PROBLEM.
What do the lines from the top of the data through the line with "four locating holes." say? Quote them exactly and include both ends.

== DATASET EXCERPT

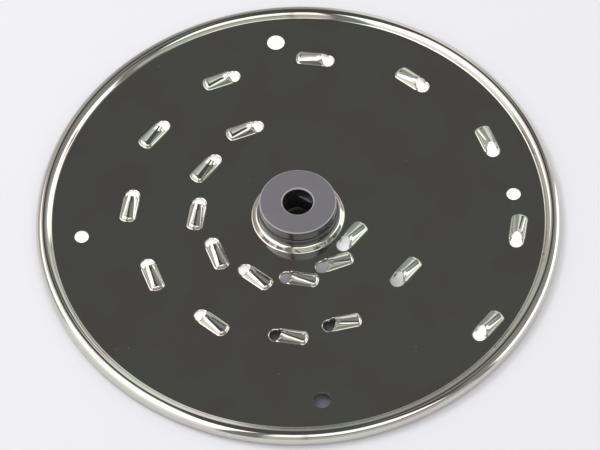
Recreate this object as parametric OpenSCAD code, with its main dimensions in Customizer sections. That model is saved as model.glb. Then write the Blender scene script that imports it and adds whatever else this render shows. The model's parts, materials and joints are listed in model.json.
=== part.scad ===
// Shredding disc of a vegetable cutter: a polished stainless plate with a rolled rim,
// a drawn boss and a spiral of pressed teeth, on a moulded plastic hub with a D bore.
// The disc lies on its rim. The origin is at the middle of the circle that it stands
// on, +Z runs along the axis towards the hub, and the X axis goes through the two
// smaller of the four locating holes.

/* [Plate] */
// Thickness of the sheet
sheet_t = 1.2; // [0.8:0.1:1.4]
// Height of the top of the flat plate above the surface the disc stands on
plate_h = 3.7; // [3.4:0.1:5]
// Radius of the flat plate, where the rolled rim begins
flat_r = 96; // [94:0.5:130]

/* [Rim] */
// Outer radius of the rounded top of the rim
bead_r = 3.1; // [2.7:0.1:3.6]
// Height of the crest of the rim above the plate
crest_h = 2.1; // [1.6:0.1:2.6]
// Radius between the plate and the rising side of the rim
rim_fillet = 0.8; // [0.4:0.1:1.2]
// Outer radius of the curl at the foot of the rim
curl_r = 1.9; // [1.6:0.1:2.3]
// Angle that the curled edge turns past the lowest point of the rim
curl_end = 50; // [20:5:70]

/* [Boss] */
// Height of the drawn boss above the plate
boss_h = 2.2; // [1.8:0.1:3]
// Radius at which the boss meets the plate
boss_foot_r = 18.2; // [17.8:0.1:19]
// Radius between the plate and the boss
boss_fillet = 0.8; // [0.4:0.1:1]
// Radius of the rounded shoulder of the boss
boss_round = 1.4; // [1.3:0.1:1.7]
// Radius of the hole in the boss, hidden in the hub
boss_hole_r = 14.4; // [12:0.1:14.6]

/* [Locating holes] */
// Distance of the four holes from the edge of the flat plate
locating_inset = 11.2; // [10:0.1:13]
// Radius of the two larger holes, on the Y axis
large_hole_r = 3.5; // [3:0.1:4]
// Radius of the two smaller holes, on the X axis
small_hole_r = 2.75; // [2:0.05:3.4]

/* [Tooth pattern] */
// Number of teeth on the inner spiral
inner_teeth = 8; // [4:1:8]
// Number of teeth on the outer spiral
outer_teeth = 13; // [6:1:13]
// Distance from the axis to the mouth of the innermost tooth
first_tooth_r = 22.6; // [22.4:0.1:24]
// Distance of the outermost tooth's mouth from the edge of the flat plate
last_tooth_inset = 7; // [6.2:0.1:9]
// Turn from one tooth to the next, clockwise
tooth_turn = 30; // [28:1:32]
// Angle of the first tooth of each spiral
first_tooth_a = -45; // [-50:1:-40]
// Place of the tooth that is set back on the outer spiral
set_back_tooth = 9; // [8:1:10]
// Angle that this tooth is set back by
set_back_a = 8; // [0:1:10]

/* [Tooth] */
// Radius of the pierced hole at the mouth of a tooth
mouth_r = 2.5; // [2.2:0.1:2.7]
// Width of the bevel round the pierced hole
mouth_bevel = 0.4; // [0.2:0.1:0.6]
// Outer half width of the raised hood
hood_r = 2.6; // [2.4:0.1:2.9]
// Thickness of the sheet in the drawn hood
hood_t = 0.9; // [0.6:0.1:1]
// Height of the cutting lip above the plate
lip_h = 4.1; // [3.5:0.1:4.6]
// Height of the hood where its round end begins
end_h = 2.2; // [1.8:0.1:2.5]
// Distance from the mouth's centre to the middle of the round end
hood_l = 9.9; // [8:0.1:11]
// Distance from the mouth's centre to the feet of the lip
lip_foot = 0.9; // [0.5:0.1:1.4]

/* [Hub] */
// Height of the hub's top above the plate
hub_h = 9.7; // [8:0.1:14]
// Radius of the upper part of the hub
hub_r = 15.1; // [14.5:0.1:15.4]
// Rounding of the top edge of the hub
hub_round = 0.9; // [0.4:0.1:1.4]
// Radius of the collar that rests on the boss
collar_r = 15.6; // [15.5:0.1:16]
// Height of the top of the collar above the plate
collar_h = 4.4; // [3.6:0.1:6]
// Radius of the flange that grips the boss from below
flange_r = 15.8; // [15:0.1:16]
// Height of the hub's underside above the surface the disc stands on
hub_lift = 0.5; // [0.2:0.1:1]
// Radius of the bore for the drive shaft
bore_r = 6; // [5:0.1:7]
// Distance from the axis to the flat of the D bore
flat_d = 5; // [4:0.1:5.5]
// Draft of the lower part of the bore: how much wider it is at the underside
bore_draft = 0.2; // [0.1:0.1:0.4]
// Height of the lead-in below the flat
flat_lead = 1; // [0.5:0.1:2]
// Depth of the round part of the bore, down to the top of the flat
round_depth = 5.2; // [3:0.1:7]
// Direction of the flat, seen from above
flat_a = 51; // [0:1:90]
// Bevel of the upper edge of the bore
bore_bevel = 0.5; // [0.2:0.1:0.8]
// Wall of the hub round the bore
bore_wall = 2.8; // [2.2:0.1:3.2]
// Wall of the hub where it goes through the hole in the boss
neck_wall = 2.2; // [1.6:0.1:2.6]
// Height of the solid top of the hub above its cored underside
hub_roof = 4.5; // [3:0.1:6]
// Number of ribs in the cored underside
rib_n = 6; // [3:1:8]
// Thickness of those ribs
rib_t = 1.6; // [1.2:0.1:2]

/* [Hidden] */
$fn = 96;
arc_steps = 12;
overlap = 0.5;
reach = 20;

// Holes and teeth, placed from the edge of the flat plate
locating_r = flat_r - locating_inset;
last_tooth_r = flat_r - last_tooth_inset;
tooth_pitch = (last_tooth_r - first_tooth_r) / (inner_teeth + outer_teeth - 1);

// Middle of the rounded top of the rim, and of the curl below it
bead_z = plate_h + crest_h - bead_r;
fillet_z = plate_h + rim_fillet;
rise = asin((fillet_z - bead_z) / (bead_r + rim_fillet));
bead_mid_r = flat_r + (bead_r + rim_fillet) * cos(rise);
rim_r = bead_mid_r + bead_r;
curl_mid_r = rim_r - curl_r;

// Middle of the rounded shoulder of the boss
boss_top = plate_h + boss_h;
shoulder_r = boss_foot_r - boss_fillet - boss_round;
shoulder_z = boss_top - boss_round;

// Slope of the ridge of a tooth
ridge_drop = atan((lip_h - end_h) / (hood_l - mouth_r));
axis_at_end = end_h - hood_r / cos(ridge_drop);
axis_at_back = axis_at_end + (hood_l + mouth_r) * tan(ridge_drop);
ridge_run = (hood_l + mouth_r) / cos(ridge_drop);

hub_top = plate_h + hub_h;
flat_top = hub_top - round_depth;
grip_top = boss_top - sheet_t;
core_in_r = bore_r + bore_wall;
core_out_r = boss_hole_r - neck_wall;
core_top = hub_top - hub_roof;

// Block that the flat of the bore is the face of, let into the wall behind it
draft_top = flat_top - overlap / 5;
flat_half_w = sqrt(pow(bore_r + bore_draft, 2) - pow(flat_d, 2)) + overlap;
flat_back = sqrt(pow(core_in_r, 2) - pow(flat_half_w, 2)) - overlap / 2;

// Points on an arc, from one angle to another
function arc(middle, r, from, to) =
    [for (i = [0:arc_steps]) let (a = from + (to - from) * i / arc_steps)
        middle + r * [cos(a), sin(a)]];

// Upper face of the sheet, from the hole in the boss to the curled edge
function upper_face() = concat(
    [[boss_hole_r, boss_top]],
    arc([shoulder_r, shoulder_z], boss_round, 90, 0),
    arc([boss_foot_r, plate_h + boss_fillet], boss_fillet, 180, 270),
    arc([flat_r, fillet_z], rim_fillet, 270, 360 - rise),
    arc([bead_mid_r, bead_z], bead_r, 180 - rise, 0),
    arc([curl_mid_r, curl_r], curl_r, 0, -90 - curl_end));

// Lower face of the sheet, the same bends one thickness away
function lower_face() = concat(
    [[boss_hole_r, boss_top - sheet_t]],
    arc([shoulder_r, shoulder_z], boss_round - sheet_t, 90, 0),
    arc([boss_foot_r, plate_h + boss_fillet], boss_fillet + sheet_t, 180, 270),
    arc([flat_r, fillet_z], rim_fillet + sheet_t, 270, 360 - rise),
    arc([bead_mid_r, bead_z], bead_r - sheet_t, 180 - rise, 0),
    arc([curl_mid_r, curl_r], curl_r - sheet_t, 0, -90 - curl_end));

function reversed(list) = [for (i = [len(list) - 1:-1:0]) list[i]];

// Angle of tooth i: each spiral starts on the same ray
function spiral_step(i) = i < inner_teeth ? i : i - inner_teeth;
function tooth_a(i) = first_tooth_a - tooth_turn * spiral_step(i)
    - (i == set_back_tooth ? set_back_a : 0);

// Moves a tooth from the middle of the plate's top to its place in the pattern
module at_tooth(i)
    rotate([0, 0, tooth_a(i)])
        translate([first_tooth_r + tooth_pitch * i, 0, plate_h])
            rotate([0, 0, 90])
                children();

// Round-ended form along the sloping ridge: half width r, open downwards by a skirt
module ridge_form(r, skirt) {
    translate([hood_l, 0, axis_at_end]) {
        sphere(r = r);
        rotate([0, -90 + ridge_drop, 0])
            cylinder(r = r, h = ridge_run);
    }
    rotate([90, 0, 0])
        linear_extrude(height = 2 * r, center = true)
            polygon([[-mouth_r, -skirt], [hood_l, -skirt],
                     [hood_l, axis_at_end], [-mouth_r, axis_at_back]]);
}

// What the press raises above the plate: a hood that starts at the pierced hole
module hood()
    intersection() {
        ridge_form(hood_r, overlap);
        translate([lip_foot, -reach / 2, -overlap])
            cube(reach);
    }

// What the tooth leaves open: the pierced hole with its bevel, and the hollow hood
module tooth_hollow() {
    translate([0, 0, -sheet_t - overlap])
        cylinder(r = mouth_r, h = reach);
    translate([0, 0, -mouth_bevel])
        cylinder(r1 = mouth_r, r2 = mouth_r + mouth_bevel, h = mouth_bevel);
    ridge_form(hood_r - hood_t, sheet_t + overlap);
}

module plate()
    color("silver")
        difference() {
            union() {
                rotate_extrude()
                    polygon(concat(upper_face(), reversed(lower_face())));
                for (i = [0:inner_teeth + outer_teeth - 1])
                    at_tooth(i) hood();
            }
            for (i = [0:inner_teeth + outer_teeth - 1])
                at_tooth(i) tooth_hollow();
            for (side = [-1, 1]) {
                translate([side * locating_r, 0, 0])
                    cylinder(r = small_hole_r, h = reach);
                translate([0, side * locating_r, 0])
                    cylinder(r = large_hole_r, h = reach);
            }
        }

// Half section of the hub, with the bore widening downwards below its round part
function hub_section() = concat(
    [[bore_r, draft_top], [bore_r + bore_draft, hub_lift], [flange_r, hub_lift],
     [flange_r, grip_top], [boss_hole_r, grip_top], [boss_hole_r, boss_top],
     [collar_r, boss_top], [collar_r, plate_h + collar_h], [hub_r, plate_h + collar_h]],
    arc([hub_r - hub_round, hub_top - hub_round], hub_round, 0, 90),
    [[bore_r + bore_bevel, hub_top], [bore_r, hub_top - bore_bevel]]);

// Flat on one side of the lower part of the bore
module flat()
    rotate([0, 0, flat_a])
        translate([flat_d, -flat_half_w, hub_lift + flat_lead])
            cube([flat_back - flat_d, 2 * flat_half_w, flat_top - hub_lift - flat_lead]);

// Ring cored out of the underside, with ribs left across it
module core()
    difference() {
        translate([0, 0, -overlap])
            cylinder(r = core_out_r, h = core_top + overlap);
        translate([0, 0, -reach])
            cylinder(r = core_in_r, h = 2 * reach);
        for (i = [0:rib_n - 1])
            rotate([0, 0, flat_a + i * 360 / rib_n])
                translate([0, -rib_t / 2, -reach])
                    cube([reach, rib_t, 2 * reach]);
    }

module hub()
    color("dimgray")
        difference() {
            union() {
                rotate_extrude()
                    polygon(hub_section());
                flat();
            }
            core();
        }

plate();
hub();
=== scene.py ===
# %% [markdown]
# # Shredding disc of a vegetable cutter
# The disc is two pieces: a plate pressed from polished stainless sheet, with a rolled
# rim, a low boss and a spiral of raised teeth, and a grey plastic hub moulded round
# the hole in the boss. Its looks come from a mirror finish, so the smoothness of the
# bends and what they reflect matter more than any colour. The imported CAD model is
# loaded first: it is the frame that every piece below has to fit.

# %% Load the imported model
import json
import math

import bmesh
import bpy
from mathutils import Matrix, Vector


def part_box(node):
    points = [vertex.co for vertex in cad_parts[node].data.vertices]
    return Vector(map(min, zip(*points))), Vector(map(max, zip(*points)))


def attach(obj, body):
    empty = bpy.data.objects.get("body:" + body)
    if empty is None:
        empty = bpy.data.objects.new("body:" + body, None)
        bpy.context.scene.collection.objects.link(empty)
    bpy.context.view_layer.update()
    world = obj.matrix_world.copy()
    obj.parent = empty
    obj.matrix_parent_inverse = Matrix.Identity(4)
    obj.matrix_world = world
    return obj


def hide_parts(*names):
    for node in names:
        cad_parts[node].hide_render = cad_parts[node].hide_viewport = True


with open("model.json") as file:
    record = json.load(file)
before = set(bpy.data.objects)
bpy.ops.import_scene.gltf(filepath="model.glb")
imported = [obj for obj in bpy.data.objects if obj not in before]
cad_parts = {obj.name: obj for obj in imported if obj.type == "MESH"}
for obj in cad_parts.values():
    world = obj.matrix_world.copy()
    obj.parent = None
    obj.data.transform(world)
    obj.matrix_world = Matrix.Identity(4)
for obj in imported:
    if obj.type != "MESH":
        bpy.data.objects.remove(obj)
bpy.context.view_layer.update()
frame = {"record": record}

MM = 0.001
plate_low, plate_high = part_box("plate")
hub_low, hub_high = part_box("hub")
mounts = {mount["name"]: mount for mount in frame["record"]["mounts"]}
print("plate in mm:", [round(side / MM, 1) for side in plate_high - plate_low])
print("hub in mm:", [round(side / MM, 1) for side in hub_high - hub_low])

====

FINISHED EXERCISE.
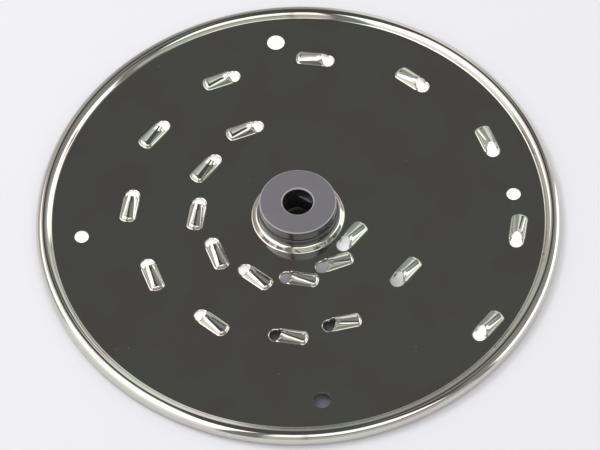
Recreate this object as parametric OpenSCAD code, with its main dimensions in Customizer sections. That model is saved as model.glb. Then write the Blender scene script that imports it and adds whatever else this render shows. The model's parts, materials and joints are listed in model.json.
=== part.scad ===
// Shredding disc of a vegetable cutter: a polished stainless plate with a rolled rim,
// a drawn boss and a spiral of pressed teeth, on a moulded plastic hub with a D bore.
// The disc lies on its rim. The origin is at the middle of the circle that it stands
// on, +Z runs along the axis towards the hub, and the X axis goes through the two
// smaller of the four locating holes.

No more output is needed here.